Harris and the other commanders of the various global combatant commands say the U.S. would need 77 BMD-equipped ships to fully address current and emerging missile threats around the globe, Karako noted.
With the McCain and Fitzgerald sidelined, the Navy has just 32 such ships — eight fewer than the 40 ships the Navy describes as its minimum requirement for fulfilling its BMD mission (Combatant commanders often desire more ships than what the Navy itself sees as the true requirement balanced against competing naval needs).
Before the loss, 10-14 of those specially equipped destroyer and cruisers were on the command of the 7th Fleet at any given. But, as with any combat ship, due to maintenance, training and repositioning schedules, only a third of those ships may be truly operational at any given moment.
“The loss of two of these ships is not insignificant,” Karako said.

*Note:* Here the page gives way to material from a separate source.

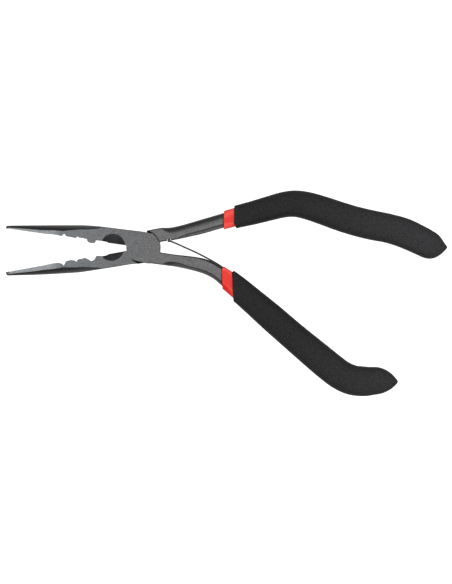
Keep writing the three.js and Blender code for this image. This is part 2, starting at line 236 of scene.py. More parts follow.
# ---- Handles ----
# Stations along each handle, from inside the joint to where the steel tang starts to close in. Each row is
#   x, y, half width, half thickness, squareness (2 is an oval, 10 nearly a rectangle),
#   outer band: its width and how far its edge falls below the flat, inner band: the same two.
# The bands are the forging's sloped sides. They start where the ground flat of the joint runs out.
LOWER_HANDLE = np.array([
    [3.5, -4.9, 2.95, 5, 14, 0.3, 0, 0.3, 0],
    [9, -5.58, 3, 5, 14, 0.3, 0, 0.3, 0],
    [12.6, -6.1, 3, 5, 14, 2, 1.5, 0.3, 0],
    [16.7, -6.65, 3, 4.9, 12, 2.3, 2.6, 0.3, 0.1],
    [22.7, -7.6, 3.3, 4.65, 10, 1.7, 2.4, 0.4, 0.3],
    [28.6, -8.85, 3.6, 4.4, 9, 1.7, 2.3, 0.9, 0.65],
    [32.6, -10.32, 3.6, 4.15, 8, 1.75, 2.2, 1.05, 0.75],
    [36.6, -12.6, 3.5, 3.95, 8, 1.7, 2, 1, 0.7],
    [40.6, -15.48, 3.8, 3.8, 7, 1.7, 1.9, 0.8, 0.6],
    [46.05, -19.8, 4.15, 3.75, 4.2, 2, 1.4, 0.6, 0.4],
    [54, -26.5, 4.45, 3.8, 3, 2, 0.4, 0.6, 0],
    [63.2, -34.45, 4.87, 3.85, 2.8, 2, 0, 0.6, 0],
    [74.15, -43.95, 5.05, 3.9, 2.7, 2, 0, 0.6, 0],
    [85.5, -53.5, 5.4, 3.95, 2.6, 2, 0, 0.6, 0],
    [91.8, -58.7, 5.5, 3.95, 2.6, 2, 0, 0.6, 0],
    [97.6, -63, 5.5, 3.95, 2.6, 2, 0, 0.6, 0],
    [103.2, -65.45, 5.5, 3.95, 2.6, 2, 0, 0.6, 0],
    [109.2, -66.1, 5.4, 3.9, 2.6, 2, 0, 0.6, 0],
    [114, -65.85, 4.95, 3.85, 2.6, 2, 0, 0.6, 0],
])
UPPER_HANDLE = np.array([
    [1.2, 4.85, 3.25, 5, 14, 0.3, 0, 0.3, 0],
    [8.8, 6.2, 3.4, 5, 14, 0.8, 0.2, 0.3, 0],
    [11.6, 6.5, 3.25, 5, 14, 2.9, 1.5, 0.3, 0],
    [14.8, 6.85, 3.15, 4.95, 12, 4.4, 1.9, 0.3, 0.1],
    [20.7, 8.1, 3.25, 4.65, 11, 4.5, 1.8, 1.5, 0.6],
    [28.6, 10.15, 3.5, 4.4, 10, 4.6, 1.8, 1.8, 0.7],
    [36.5, 12.45, 3.52, 4.1, 9, 4.6, 1.75, 1.8, 0.7],
    [40.5, 13.6, 3.52, 3.9, 7, 4.5, 1.5, 1.6, 0.6],
    [46, 15.1, 3.65, 3.75, 4.2, 4.5, 1, 1.1, 0.3],
    [54.3, 17.1, 3.92, 3.8, 2.8, 4.4, 0.3, 1, 0],
    [62, 19.2, 4.15, 3.85, 2.8, 4.4, 0, 1, 0],
    [69.5, 21.1, 4.4, 3.85, 2.7, 4.4, 0, 1, 0],
    [75.4, 21.55, 4.65, 3.9, 2.7, 4.4, 0, 1, 0],
    [81.6, 20.45, 4.9, 3.9, 2.6, 4.4, 0, 1, 0],
    [89.3, 18.05, 5.1, 3.95, 2.6, 4.4, 0, 1, 0],
    [97.2, 15.3, 5.25, 3.95, 2.6, 4.4, 0, 1, 0],
    [105.1, 12.9, 5.33, 3.95, 2.6, 4.4, 0, 1, 0],
    [113, 11, 5.4, 3.95, 2.6, 4.4, 0, 1, 0],
    [120.9, 9.45, 5.32, 3.95, 2.6, 4.4, 0, 1, 0],
    [128.8, 7.1, 5.45, 3.95, 2.6, 4.4, 0, 1, 0],
    [136.6, 3.55, 5.25, 3.85, 2.6, 4.4, 0, 1, 0],
    [140.4, 1.6, 5.05, 3.8, 2.6, 4.4, 0, 1, 0],
])


def along(table, t):
    """Values at shares t of the way through a table's rows, on one smooth curve, and their rates."""
    rows = len(table) - 1
    padded = np.vstack([2 * table[0] - table[1], table, 2 * table[-1] - table[-2]])
    place = np.clip(np.asarray(t, float), 0, 1) * rows
    row = np.minimum(place.astype(int), rows - 1)
    s = (place - row)[:, None]
    before, start, end, after = (padded[row + k] for k in range(4))
    leave, arrive = (end - before) / 2, (after - start) / 2
    value = (
        start * (2 * s**3 - 3 * s**2 + 1) + leave * (s**3 - 2 * s**2 + s)
        + end * (3 * s**2 - 2 * s**3) + arrive * (s**3 - s**2)
    )
    rate = (
        start * (6 * s**2 - 6 * s) + leave * (3 * s**2 - 4 * s + 1)
        + end * (6 * s - 6 * s**2) + arrive * (3 * s**2 - 2 * s)
    )
    return value, rate


RIM_WIDTH = 0.6  # the shanks' rounded outer rims, beyond their bands
RIM_FALL = 1.3
CAP_RINGS = 14
PLACE_STEPS = 2000  # fineness of the search for a place along a handle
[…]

The Navy has no deployable BMD ships to spare, said author Robert Haddick, whose 2014 book, “Fire on the Water: China, America and the Future of the Pacific,” is considered a must-read for many concerned with missile defense in the Asia-Pacific
“Only a minority of those ships is forward-deployed and they have to be supplemented in a major way out of San Diego” for the Western Pacific, Haddick said.
“It’s a zero-sum game – somebody is going to have to pay” to replace the lost BMD ships, he said. “It could be from a carrier strike group somewhere.”
The BMD ships can fire exo-atmospheric Raytheon Standard Missile (SM)-3 interceptors or gather data on launches, he noted. “They provide additional fidelity for tracking and performance of the North Korean launches – for missile trajectory paths.”
Karako agreed. “The immediate impact of the loss of two ships is real, both in terms of shooters and sensors. We have to put ships out in the Pacific. The whole problem is to provide persistent and widespread coverage for so many different places – Guam, Hawaii and the continental United States.”
To do that, he said, missile-defense planners need to look more toward space.